Pertanyaan apakah game ini menyenangkan atau tidak, tentu saja, adalah persoalan lain. Studio pengembang tampaknya menyadari hal ini dan lebih mengandalkan sudut pandang “100% buatan AI” daripada aspek lainnya. Mereka berharap transparansi ini akan menarik minat, alih-alih kritik. Pendekatan ini kontras dengan kebijakan beberapa platform distribusi yang lebih ketat. Sebagai perbandingan, Valve pernah menolak game buatan AI yang diunggah ke Steam karena masalah hak cipta aset yang dihasilkan AI.

Di komunitas pemain, reaksi terbelah. Sebagian memperlakukannya sebagai proyek seni eksperimental untuk menguji batas kreativitas mesin. Sebagian lain melihatnya sebagai contoh lain dari merembesnya AI ke dalam pengembangan game dengan cara yang berpotensi menggantikan peran seniman dan programmer manusia. Codex Mortis sendiri tampaknya tidak menghindari debat ini. Dengan harga jual akhir yang direncanakan rendah, tim pengembang bertaruh pada rasa penasaran dan keterjangkauan untuk memenangkan hati pemain.

Kehadiran Codex Mortis menambah dinamika diskusi panjang tentang integrasi AI dalam industri kreatif, termasuk gaming. Di satu sisi, alat-alat generatif AI menawarkan efisiensi dan kemungkinan baru bagi pengembang indie dengan sumber daya terbatas. Di sisi lain, kekhawatiran akan orisinalitas, kualitas konsisten, dan dampaknya pada tenaga kerja kreatif manusia tetap mengemuka. Perkembangan teknologi AI sendiri terus berjalan cepat, tidak hanya di software tetapi juga perangkat keras pendukungnya, seperti yang terlihat dari konfirmasi chipset Snapdragon 8 Elite Gen 5 di semua pasar untuk Samsung Galaxy S26 Ultra yang akan mendukung kemampuan AI on-device yang lebih powerful.

Pada akhirnya, demo gratis Codex Mortis memberi kesempatan kepada semua orang untuk menilai sendiri. Apakah sebuah game yang dibangun sepenuhnya dari alat-alat AI masih dapat memiliki kepribadian dan daya tarik yang unik? Ataukah hasilnya akan terasa seperti yang dibayangkan kebanyakan orang dari sesuatu yang dibuat seluruhnya oleh algoritma? Eksperimen ini menjadi tolok ukur menarik bagi masa depan pengembangan game, di mana kolaborasi manusia dan mesin mungkin akan menemukan bentuk barunya. Tren perangkat yang dioptimalkan untuk AI juga semakin nyata, dengan kolaborasi seperti ByteDance dan ZTE yang mengembangkan ponsel AI generasi kedua untuk rilis 2026.

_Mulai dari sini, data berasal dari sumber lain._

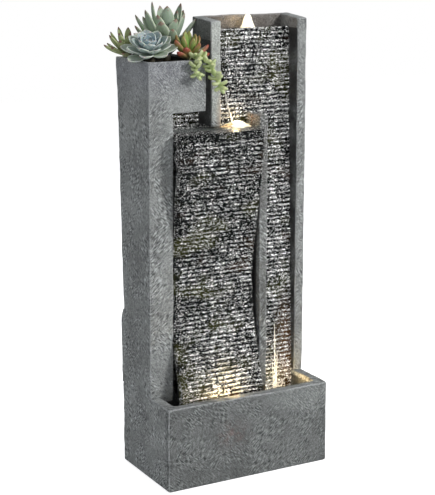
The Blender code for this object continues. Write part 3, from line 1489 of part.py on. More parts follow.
def build():
    clear_scene()
    resin = paint("cement_resin", (0.30, 0.31, 0.315), 0.85)
    wet_resin = paint("wet_resin", (0.05, 0.05, 0.045), 0.30)
    black_plastic = paint("black_plastic", (0.02, 0.02, 0.022), 0.45)
    hose_plastic = paint("hose_plastic", (0.55, 0.57, 0.58), 0.35)
    lens_plastic = paint("lens_plastic", (0.95, 0.85, 0.60), 0.15)
    rubber = paint("rubber", (0.015, 0.015, 0.015), 0.70)
    steel = paint("steel", (0.60, 0.60, 0.60), 0.30, 1.0)
    earth = paint("earth", (0.045, 0.030, 0.020), 0.95)
    greens = (
        paint("grey_green_leaves", (0.28, 0.38, 0.27), 0.55),
        paint("blue_grey_leaves", (0.36, 0.46, 0.46), 0.60),
        paint("red_tipped_leaves", (0.36, 0.42, 0.12), 0.45),
        paint("olive_leaves", (0.32, 0.36, 0.14), 0.50),
        paint("reddish_leaves", (0.33, 0.17, 0.13), 0.50),
        paint("pale_green_leaves", (0.55, 0.68, 0.33), 0.45),
    )

    basin(resin)
    planter_column(resin)
    tower_back_panel(resin)
    tower_right_wall(resin)
    tower_left_post(resin)
    rear_housing(resin)
    access_door(resin)
    for number, (x, z) in enumerate(screw_places(), 1):
        door_screw(number, x, z, steel)
    water_wall(wet_resin)
    divider_post(resin)
    middle_slab(wet_resin)
    middle_trough(resin)
    middle_back_wall(wet_resin)
    upper_trough(resin)

    for which, floor in (("upper", UPPER_TROUGH_WALL), ("middle", TROUGH_WALL)):
        foot = nozzle_foot(which)
        under = foot.z + NOZZLE_COLLAR + GAP
        nozzle(f"{which}_nozzle", foot.x, foot.y, under, floor, black_plastic)
        radius = UPPER_LAMP_RADIUS if which == "upper" else MIDDLE_LAMP_RADIUS
        seat = under + floor + GAP
        ring_lamp(f"{which}_lamp", foot.x, foot.y, seat, radius, black_plastic, lens_plastic)
    y = FRONT + FRONT_WALL + SPOT_LAMP_RADIUS + 2 * GAP
    spot_lamp("slab_lamp", LEFT + SLAB_LAMP_PLACE, y, "front", black_plastic, lens_plastic)
    x = TOWER_INNER_RIGHT - SPOT_LAMP_RADIUS - 2 * GAP
    y = FRONT + CHANNEL_LAMP_SETBACK
    spot_lamp("channel_lamp", x, y, "right", black_plastic, lens_plastic)

    pump_body(black_plastic)
    strainer_cover(black_plastic)
    flow_dial(hose_plastic)
    impeller(hose_plastic)
    impeller_shaft(steel)
    middle = pump_middle()
    inset = FOOT_RADIUS + SLIP
    number = 0
    for x in (middle.x + inset, middle.x + PUMP_LENGTH - inset):
        for y in (middle.y - PUMP_BREADTH / 2 + inset, middle.y + PUMP_BREADTH / 2 - inset):
            number += 1
            suction_foot(number, x, y, rubber)
    hose_tee(black_plastic)
    hoses(hose_plastic)
    leads(rubber, black_plastic)
    cable_gland(black_plastic)
    drain_plug(rubber)
    planter_liner(black_plastic)
    potting_soil(earth)
    plants(greens)


build()
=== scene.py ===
"""Looks of the wall fountain: cement resin, running water, warm lamps and a planter of succulents.

Metres, +Z up. The front faces -Y and the right side faces +X, as in the frame.
"""

import math

import bmesh
import bpy
import numpy as np
from mathutils import Matrix, Vector


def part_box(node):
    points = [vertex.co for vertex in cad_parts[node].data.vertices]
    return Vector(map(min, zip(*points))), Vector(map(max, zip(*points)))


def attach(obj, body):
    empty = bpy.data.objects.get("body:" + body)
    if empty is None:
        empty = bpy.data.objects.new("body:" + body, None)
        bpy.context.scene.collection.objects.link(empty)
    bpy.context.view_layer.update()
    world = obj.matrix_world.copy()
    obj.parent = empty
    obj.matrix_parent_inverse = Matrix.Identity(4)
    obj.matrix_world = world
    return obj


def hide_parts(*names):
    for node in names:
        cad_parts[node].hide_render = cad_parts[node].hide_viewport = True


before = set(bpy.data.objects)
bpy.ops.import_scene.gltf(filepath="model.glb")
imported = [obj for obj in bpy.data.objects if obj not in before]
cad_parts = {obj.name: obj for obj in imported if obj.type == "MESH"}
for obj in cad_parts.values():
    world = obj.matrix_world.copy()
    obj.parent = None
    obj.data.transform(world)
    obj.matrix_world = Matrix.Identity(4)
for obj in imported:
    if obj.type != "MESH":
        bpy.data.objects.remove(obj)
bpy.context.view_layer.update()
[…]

Dengan rilis demo ini, tim di balik Codex Mortis tidak hanya menjual sebuah game, tetapi juga sebuah konsep dan percakapan tentang masa depan kreasi digital. Kesuksesan atau kegagalan komersialnya nanti akan menjadi bahan kajian berharga bagi industri mengenai sejauh mana pasar menerima—dan menghargai—karya yang lahir sepenuhnya dari mesin.